- _Goal_
The data below holds a line containing "pieces = [make_tile(label, *place)" and a line containing "for node in"; please quote exactly those two lines and every line between them, and nothing else.

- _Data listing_
---
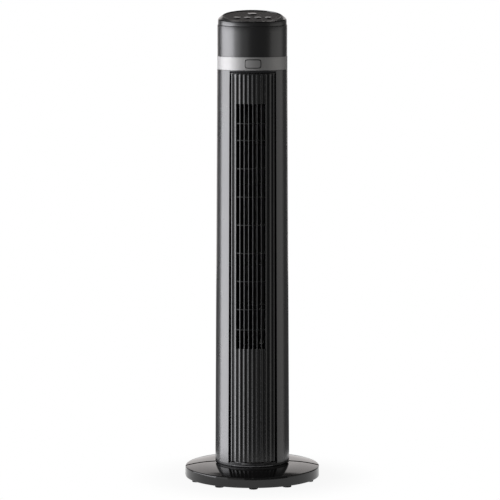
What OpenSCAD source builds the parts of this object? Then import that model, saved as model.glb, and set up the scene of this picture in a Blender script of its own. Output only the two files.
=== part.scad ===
// Tower fan: a fluted, slightly tapered column that swings on a round base.
// Millimetres, +Z up, -Y is the front. The origin is the centre of the footprint.

/* [Base] */
// Radius of the base disc at its foot
base_r = 146.4; // [135:0.1:170]
// How much smaller the disc is at its upper rim
base_draft = 0.4; // [0:0.1:3]
// Height of the rubber feet below the disc
foot_h = 4; // [2:0.5:8]
// Radius of one rubber foot
foot_r = 9.5; // [6:0.5:12]
// How far the middle of a foot lies inside the edge of the disc
foot_inset = 12.4; // [11:0.1:20]
// Rubber feet, evenly spaced with one at the front
foot_count = 11; // [11:4:15]
// Height of the side wall of the disc
rim_h = 21.5; // [18:0.5:30]
// Rise of the domed top from the rim to the deck
dome_h = 9; // [5:0.5:12]
// Wall of the base shells
base_wall = 3; // [2:0.1:4]
// Rounding of the upper rim
rim_fillet = 1.5; // [0.5:0.1:3]
// Width of the seam between the two halves
seam_gap = 0.5; // [0.2:0.1:1]

/* [Column] */
// Gap between the deck of the base and the column
skirt_gap = 1.5; // [1:0.1:3]
// Height of the two column shells
col_h = 855; // [820:1:900]
// Radius of the column at its foot
col_r_bot = 80.7; // [80:0.1:84]
// Radius of the column under the trim band
col_r_top = 75.6; // [74:0.1:78]
// Wall of the column shells
col_wall = 2.6; // [2:0.1:3]
// Height of the plain ring below the fluted panel
ring_h = 9.3; // [6:0.1:14]

/* [Fluted panel] */
// Distance from one rib to the next
rib_pitch = 9.06; // [8.8:0.01:9.2]
// Width of the flat crest of a rib
rib_w = 2.7; // [2:0.1:3.4]
// Ribs to each side of the middle rib
rib_side = 5; // [5:1:5]
// How much wider the ribs spread at the foot than at the top
rib_spread = 1.03; // [1:0.005:1.04]
// Depth of a flute
flute_d = 2.6; // [1.5:0.1:3]
// How deep the crests lie below the skin of the column
crest_inset = 1.2; // [0.6:0.1:2]
// Material left behind a flute
flute_back = 2.2; // [1.5:0.1:3]
// Length of the ramp that ends a flute
flute_runout = 9; // [5:0.5:14]
// Height of the lip above the flutes
lip_h = 4.4; // [3:0.1:8]
// Plain skin between that lip and the trim band
lip_drop = 1.7; // [1:0.1:4]
// Clearance round the panel in its window
panel_gap = 0.3; // [0.2:0.05:0.5]

/* [Outlet and inlet] */
// Height of the lower edge of the outlet above the foot of the column
outlet_rise = 257; // [255:1:274]
// Distance from the top of the column down to the upper edge of the outlet
outlet_drop = 71.4; // [64:0.1:110]
// Index of the rib on the left edge of the outlet
outlet_left = -4; // [-4:1:-4]
// Index of the rib on the right edge of the outlet
outlet_right = 3; // [3:1:3]
// Depth of a slat
slat_d = 12; // [9:0.5:13]
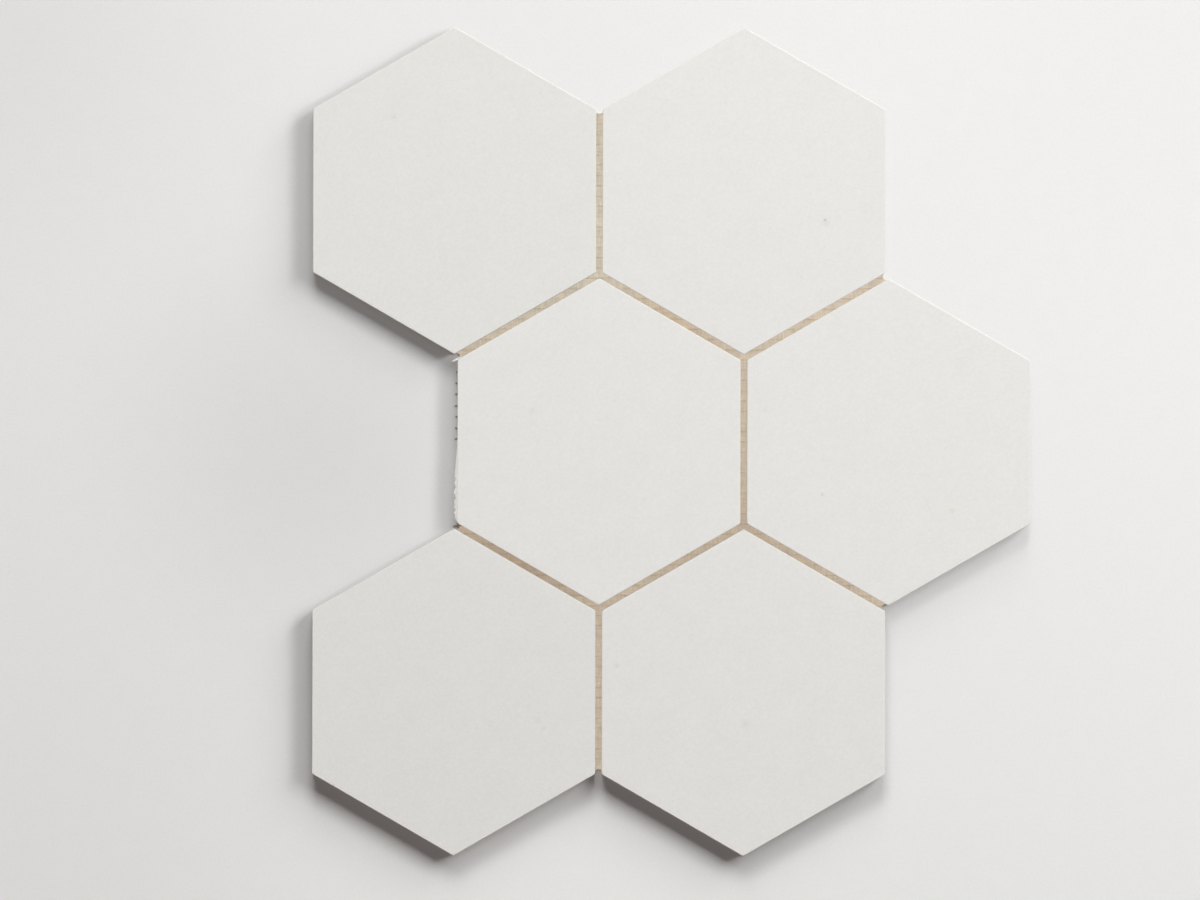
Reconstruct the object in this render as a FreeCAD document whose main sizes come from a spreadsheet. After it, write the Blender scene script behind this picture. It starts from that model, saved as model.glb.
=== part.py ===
import FreeCAD, Part
import math
import os

import Sketcher

# Sheet of six hexagon floor tiles of honed white stone, laid two by two by two and held
# together from behind by a resin-bonded mesh. The tiles stand with a corner up, so their rows
# interlock. Lengths are in millimetres. The origin is at the middle of the sheet, on the
# underside of the mesh: +X runs along a row, +Y up the sheet and +Z out of the tile faces.

doc = FreeCAD.newDocument("HexagonTileSheet")

# Driving sizes
driving = {
    "tile_flats": 100.0,
    "tile_thickness": 10.0,
    "tile_arris": 0.5,
    "face_corner_radius": 0.3,
    "joint_width": 2.3,
    "mesh_inset": 0.8,
    "film_thickness": 0.35,
    "bed_height": 0.25,
    "bed_inset": 0.4,
    "yarn_width": 0.4,
    "yarn_height": 0.2,
    "weft_pitch": 3.625,
    "warp_pitch": 3.25,
}

# Sizes that follow from them: the pitch of the tiles along a row, the distance between rows,
# the heights of the layers, how far the mesh stays inside the pitch lines, the mesh's own size
# and the odd numbers of yarns that it holds, so that one of each kind runs through the middle
derived = {
    "tile_pitch": "=tile_flats + joint_width",
    "row_spacing": "=tile_pitch * sqrt(3) / 2",
    "side_corner_radius": "=face_corner_radius + tile_arris",
    "film_top": "=yarn_height + film_thickness",
    "back_height": "=film_top + bed_height",
    "outline_inset": "=joint_width / 2 + mesh_inset",
    "mesh_width": "=2.5 * tile_pitch - 2 * outline_inset",
    "mesh_length": "=2 * row_spacing + 2 * (tile_pitch - 2 * outline_inset) / sqrt(3)",
    "blank_width": "=mesh_width + 2 * joint_width",
    "blank_length": "=mesh_length + 2 * joint_width",
    "weft_count": "=2 * floor((mesh_length / weft_pitch - 1) / 2) + 1",
    "warp_count": "=2 * floor((mesh_width / warp_pitch - 1) / 2) + 1",
}

sheet = doc.addObject("Spreadsheet::Sheet", "Sizes")
for row, (name, value) in enumerate((driving | derived).items(), start=1):
    sheet.set(f"A{row}", name)
    sheet.set(f"B{row}", str(value))
    sheet.setAlias(f"B{row}", name)
doc.recompute()

# The places of the tiles, in pitches along a row and in rows from the middle of the sheet
tile_places = {
    "tile_top_left": (-0.75, 1),
    "tile_top_right": (0.25, 1),
    "tile_middle_left": (-0.25, 0),
    "tile_middle_right": (0.75, 0),
    "tile_bottom_left": (-0.75, -1),
    "tile_bottom_right": (0.25, -1),
}


def value_of(expression):
    """Return what an expression on the sizes comes to."""
    return float(sheet.evalExpression(expression))


def origin_feature(body, role):
    """Return a body's own origin plane or axis."""
    return next(feature for feature in body.Origin.OriginFeatures if feature.Role == role)


def new_sketch(body, name, height="0"):
    """Start a sketch on the body's XY plane, raised to a height."""
    sketch = body.newObject("Sketcher::SketchObject", name)
    sketch.AttachmentSupport = [(origin_feature(body, "XY_Plane"), "")]
    sketch.MapMode = "FlatFace"
    sketch.setExpression("AttachmentOffset.Base.z", height)
    return sketch


def bind(sketch, kind, *geometry, to):
    """Add a dimension to a sketch and tie it to an expression on the sizes."""
    index = sketch.addConstraint(Sketcher.Constraint(kind, *geometry, value_of(to)))
    sketch.setExpression(f"Constraints[{index}]", to)


def draw_loop(sketch, corners):
    """Draw lines from corner to corner and back to the first one."""
    lines = []
    for start, end in zip(corners, corners[1:] + corners[:1]):
        lines.append(sketch.addGeometry(Part.LineSegment(start, end), False))
    for line, following in zip(lines, lines[1:] + lines[:1]):
        sketch.addConstraint(Sketcher.Constraint("Coincident", line, 2, following, 1))
    return lines


def draw_hexagon(sketch, centre_x, centre_y, across_flats):
    """Draw a hexagon with a corner up, from expressions for its centre and its width."""
    reach = value_of(across_flats) / math.sqrt(3)
    middle = FreeCAD.Vector(value_of(centre_x), value_of(centre_y), 0)
    corners = []
    for side in range(6):
        angle = math.radians(90 - 60 * side)
        corners.append(middle + FreeCAD.Vector(math.cos(angle), math.sin(angle), 0) * reach)
    lines = draw_loop(sketch, corners)
    right_side, left_side = lines[1], lines[4]
    sketch.addConstraint(Sketcher.Constraint("Vertical", right_side))
    sketch.addConstraint(Sketcher.Constraint("Vertical", left_side))
    for line in lines[1:5]:
        sketch.addConstraint(Sketcher.Constraint("Equal", lines[0], line))
    bind(sketch, "DistanceX", left_side, 1, right_side, 1, to=across_flats)
    bind(sketch, "DistanceX", lines[0], 1, to=centre_x)
    bind(sketch, "DistanceY", lines[0], 1, to=f"{centre_y} + ({across_flats}) / sqrt(3)")


def draw_rectangle(sketch, middle_x, middle_y, width, length):
    """Draw an upright rectangle, from expressions for its middle and its sides."""
    left, bottom = f"{middle_x} - ({width}) / 2", f"{middle_y} - ({length}) / 2"
    start = FreeCAD.Vector(value_of(left), value_of(bottom), 0)
    across, up = FreeCAD.Vector(value_of(width), 0, 0), FreeCAD.Vector(0, value_of(length), 0)
    lines = draw_loop(sketch, [start, start + across, start + across + up, start + up])
    for line, direction in zip(lines, ("Horizontal", "Vertical", "Horizontal", "Vertical")):
        sketch.addConstraint(Sketcher.Constraint(direction, line))
    bind(sketch, "DistanceX", lines[0], 1, to=left)
    bind(sketch, "DistanceY", lines[0], 1, to=bottom)
    bind(sketch, "DistanceX", lines[0], 1, lines[0], 2, to=width)
    bind(sketch, "DistanceY", lines[1], 1, lines[1], 2, to=length)


def add_pad(body, name, sketch, height):
    """Raise a sketch into a solid."""
    pad = body.newObject("PartDesign::Pad", name)
    pad.Profile = sketch
    pad.setExpression("Length", height)
    sketch.Visibility = False
    return pad


def make_tile(label, along_row, rows_up):
    """Make one tile, with its corners eased and a small arris round its face."""
    body = doc.addObject("PartDesign::Body", label)
    outline = new_sketch(body, "TileOutline")
    draw_hexagon(outline, "0", "0", "Sizes.tile_flats")
    slab = add_pad(body, "TileSlab", outline, "Sizes.tile_thickness")
    doc.recompute()

    corner_edges = []
    for number, edge in enumerate(slab.Shape.Edges, start=1):
        if abs(edge.tangentAt(edge.FirstParameter).z) > 0.9:
            corner_edges.append(f"Edge{number}")
    corners = body.newObject("PartDesign::Fillet", "TileCorners")
    corners.Base = (slab, corner_edges)
    corners.setExpression("Radius", "Sizes.side_corner_radius")
    doc.recompute()

    face_height = corners.Shape.BoundBox.ZMax
    face_edges = []
    for number, edge in enumerate(corners.Shape.Edges, start=1):
        if edge.BoundBox.ZMin > face_height - 1e-6:
            face_edges.append(f"Edge{number}")
    arris = body.newObject("PartDesign::Chamfer", "TileArris")
    arris.Base = (corners, face_edges)
    arris.setExpression("Size", "Sizes.tile_arris")

    body.setExpression("Placement.Base.x", f"{along_row} * Sizes.tile_pitch")
    body.setExpression("Placement.Base.y", f"{rows_up} * Sizes.row_spacing")
    body.setExpression("Placement.Base.z", "Sizes.back_height")
    return body


def draw_sheet_outline(sketch):
    """Draw the edge that the mesh is trimmed to: round the tiles, a little inside their edge.

    It goes clockwise from the lower left corner of the top left tile. The corners of the tiles
    point out, and the notches between two tiles point in.
    """
    corner_kinds = ["out", "out", "in"] * 4 + ["out", "out", "out", "in", "in", "out"]
    side = "Sizes.tile_pitch / sqrt(3)"
    shift = "Sizes.outline_inset / sqrt(3)"
    start_x = "Sizes.outline_inset - 1.25 * Sizes.tile_pitch"
    start_y = f"Sizes.row_spacing - {side} / 2 + {shift}"

    corners = [FreeCAD.Vector(value_of(start_x), value_of(start_y), 0)]
    directions = []
    lengths = []
    direction = 90
    for index, kind in enumerate(corner_kinds):
        inward_ends = (corner_kinds[index - 1] == "in") + (kind == "in")
        lengths.append(f"{side} + {2 * inward_ends - 2} * {shift}")
        directions.append(math.radians(direction))
        step = FreeCAD.Vector(math.cos(directions[-1]), math.sin(directions[-1]), 0)
        corners.append(corners[-1] + step * value_of(lengths[-1]))
        direction += 60 if kind == "in" else -60

    lines = draw_loop(sketch, corners[:-1])
    bind(sketch, "DistanceX", lines[0], 1, to=start_x)
    bind(sketch, "DistanceY", lines[0], 1, to=start_y)
    for line, angle in zip(lines, directions):
        sketch.addConstraint(Sketcher.Constraint("Angle", line, angle))
    # The last two lengths follow from the others, because the outline closes
    for line, length in list(zip(lines, lengths))[:-2]:
        bind(sketch, "Distance", line, to=length)


def lay_yarns(body, name, sketch, axis, count, pitch):
    """Raise the sketch of the first yarn and repeat it across the sheet at an even pitch."""
    yarn = add_pad(body, f"{name}Yarn", sketch, "Sizes.yarn_height")
    row = body.newObject("PartDesign::LinearPattern", f"{name}Row")
    row.Originals = [yarn]
    row.Direction = (origin_feature(body, axis), [""])
    row.setExpression("Occurrences", count)
    row.setExpression("Length", f"({count} - 1) * {pitch}")
    body.Tip = row


def make_mesh_backing(label):
    """Make the mesh: a resin film with warp yarns under it and weft yarns and beds on it.

    The warp yarns run up the sheet on the underside. The weft yarns run across it on the upper
    side and show in the joints, because a bed of resin covers them under each tile.
    """
    body = doc.addObject("PartDesign::Body", label)

    blank = new_sketch(body, "FilmBlank", "Sizes.yarn_height")
    draw_rectangle(blank, "0", "0", "Sizes.blank_width", "Sizes.blank_length")
    add_pad(body, "Film", blank, "Sizes.film_thickness")

    beds = new_sketch(body, "BedOutlines", "Sizes.film_top")
    for along_row, rows_up in tile_places.values():
        draw_hexagon(beds, f"{along_row} * Sizes.tile_pitch", f"{rows_up} * Sizes.row_spacing",
                     "Sizes.tile_flats - 2 * Sizes.bed_inset")
    add_pad(body, "Beds", beds, "Sizes.bed_height")

    first_warp = new_sketch(body, "FirstWarp")
    draw_rectangle(first_warp, "-(Sizes.warp_count - 1) / 2 * Sizes.warp_pitch", "0",
                   "Sizes.yarn_width", "Sizes.blank_length")
    lay_yarns(body, "Warp", first_warp, "X_Axis", "Sizes.warp_count", "Sizes.warp_pitch")

    first_weft = new_sketch(body, "FirstWeft", "Sizes.film_top")
    draw_rectangle(first_weft, "0", "-(Sizes.weft_count - 1) / 2 * Sizes.weft_pitch",
                   "Sizes.blank_width", "Sizes.yarn_width")
    lay_yarns(body, "Weft", first_weft, "Y_Axis", "Sizes.weft_count", "Sizes.weft_pitch")

    waste = new_sketch(body, "WasteOutline")
    draw_rectangle(waste, "0", "0", "Sizes.blank_width + 2 * Sizes.joint_width",
                   "Sizes.blank_length + 2 * Sizes.joint_width")
    draw_sheet_outline(waste)
    trim = body.newObject("PartDesign::Pocket", "Trim")
    trim.Profile = waste
    trim.Type = "ThroughAll"
    trim.Reversed = True
    return body


pieces = [make_tile(label, *place) for label, place in tile_places.items()]
pieces.append(make_mesh_backing("mesh_backing"))
doc.recompute()

for feature in doc.Objects:
    if "Invalid" in feature.State or "Error" in feature.State:
        raise RuntimeError(f"{feature.Label} failed: {feature.State}")
for piece in pieces:
    if piece.Shape.isNull() or not piece.Shape.isValid() or len(piece.Shape.Solids) != 1:
        raise RuntimeError(f"{piece.Label} is not one sound solid")

os.makedirs("parts", exist_ok=True)
for piece in pieces:
    piece.Shape.exportStep(f"parts/{piece.Label}.step")
    print(piece.Label, round(piece.Shape.Volume, 1), piece.Shape.BoundBox)
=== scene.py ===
import math
import random

import bmesh
import bpy
from mathutils import Matrix, Vector, noise
from mathutils.bvhtree import BVHTree


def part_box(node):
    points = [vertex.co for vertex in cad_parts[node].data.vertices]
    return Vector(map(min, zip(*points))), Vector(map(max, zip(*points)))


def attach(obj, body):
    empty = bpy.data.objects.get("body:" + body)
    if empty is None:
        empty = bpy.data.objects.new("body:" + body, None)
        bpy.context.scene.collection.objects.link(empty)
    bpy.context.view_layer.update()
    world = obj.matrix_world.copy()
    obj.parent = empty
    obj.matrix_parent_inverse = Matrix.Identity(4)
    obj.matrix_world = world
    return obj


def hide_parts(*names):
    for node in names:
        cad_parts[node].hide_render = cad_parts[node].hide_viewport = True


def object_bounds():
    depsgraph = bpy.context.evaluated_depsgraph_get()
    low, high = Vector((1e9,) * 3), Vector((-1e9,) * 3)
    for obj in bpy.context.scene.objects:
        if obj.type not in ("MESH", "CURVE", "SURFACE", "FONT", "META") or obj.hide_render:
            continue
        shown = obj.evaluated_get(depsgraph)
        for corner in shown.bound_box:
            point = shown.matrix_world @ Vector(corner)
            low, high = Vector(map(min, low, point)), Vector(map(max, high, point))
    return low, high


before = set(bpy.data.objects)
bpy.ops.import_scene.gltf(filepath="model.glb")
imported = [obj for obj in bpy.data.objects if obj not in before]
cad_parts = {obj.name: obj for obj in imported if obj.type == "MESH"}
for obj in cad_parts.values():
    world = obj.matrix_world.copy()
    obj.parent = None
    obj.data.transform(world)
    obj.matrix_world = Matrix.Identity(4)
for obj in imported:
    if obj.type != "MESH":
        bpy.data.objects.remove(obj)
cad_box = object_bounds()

# Resin backing
# A skin of beige resin is cast over a glass mesh, with a thin raised bed under each tile.
# It is trimmed a little short of the tiles and shows as a flat strip in every joint, where
# the dark lines are the cross yarns seen through it.
millimetre = 0.001
weft_pitch = 3.625 * millimetre
warp_pitch = 3.25 * millimetre
film_underside = 0.2 * millimetre
film_middle = 0.375 * millimetre
film_cut_height = film_underside + 0.02 * millimetre
weft_line_half_width = 0.17 * millimetre
resin_colour = (0.70, 0.60, 0.465, 1.0)
weft_line_colour = (0.36, 0.28, 0.20, 1.0)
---
- _Solution to the problem_
pieces = [make_tile(label, *place) for label, place in tile_places.items()]
pieces.append(make_mesh_backing("mesh_backing"))
doc.recompute()

for feature in doc.Objects:
    if "Invalid" in feature.State or "Error" in feature.State:
        raise RuntimeError(f"{feature.Label} failed: {feature.State}")
for piece in pieces:
    if piece.Shape.isNull() or not piece.Shape.isValid() or len(piece.Shape.Solids) != 1:
        raise RuntimeError(f"{piece.Label} is not one sound solid")

os.makedirs("parts", exist_ok=True)
for piece in pieces:
    piece.Shape.exportStep(f"parts/{piece.Label}.step")
    print(piece.Label, round(piece.Shape.Volume, 1), piece.Shape.BoundBox)
=== scene.py ===
import math
import random

import bmesh
import bpy
from mathutils import Matrix, Vector, noise
from mathutils.bvhtree import BVHTree


def part_box(node):
    points = [vertex.co for vertex in cad_parts[node].data.vertices]
    return Vector(map(min, zip(*points))), Vector(map(max, zip(*points)))


def attach(obj, body):
    empty = bpy.data.objects.get("body:" + body)
    if empty is None:
        empty = bpy.data.objects.new("body:" + body, None)
        bpy.context.scene.collection.objects.link(empty)
    bpy.context.view_layer.update()
    world = obj.matrix_world.copy()
    obj.parent = empty
    obj.matrix_parent_inverse = Matrix.Identity(4)
    obj.matrix_world = world
    return obj


def hide_parts(*names):
    for node in names:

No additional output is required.